Lee is my son-in-law’s colleague and they both work at the RSPB’s Haweswater Reserve. Lee came to their wedding a couple of years ago and played the guitar and sang wonderfully which was a great treat. He is a humble modest man but very likeable and extremely knowledgeable about the wildlife of the Lake District.  His book is brave, poignant and ultimately hopeful.

I grew up visiting the Lake District regularly for holidays but over the years the pressures on this beautiful place have increased exponentially. Overgrazing of the fells, pollution of the lakes and also the huge numbers of tourists who visit every year have resulted in a degraded landscape with very little wildlife.

This book is an appeal and a justification for change by a man who really knows his subject.
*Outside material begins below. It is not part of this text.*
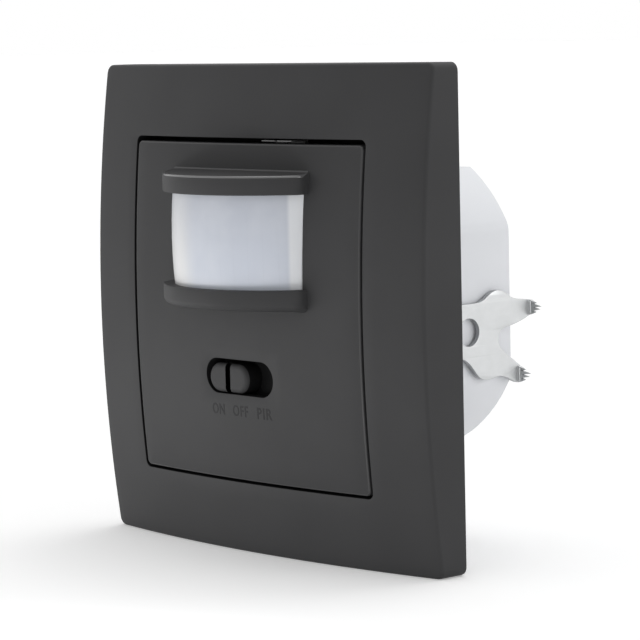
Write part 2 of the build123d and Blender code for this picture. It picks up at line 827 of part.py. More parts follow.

He has been working with others to trial and refine ways to run a viable upland farm in a manner that enriches the landscape in Haweswater and allows nature to creep back slowly but surely. He describes how by planting trees, re-wetting peat bogs and re-wiggling rivers they are slowly making progress. It is understandably not easy for other land managers such as farmers who have lived in the area for generations to accept these changes as a necessary movement towards a healthier more sustainable and ultimately more productive landscape. But Lee looks into the pressures they have faced and the confusing and changing political landscape they have had to contend with and is always broad minded in his writing.

This book has a serious message but is also a fascinating and enjoyable read about the wildlife to be found and the characters who work in this corner of the Lake District. I thoroughly enjoyed reading it, and alongside James Rebanks’ two books A Shepherd’s Life and English Pastoral, I think you get a very balanced view of the pressures and challenges of farming in this beautiful corner of our country as well as a lot of background as to how we have got ourselves into our present nature-depleted state.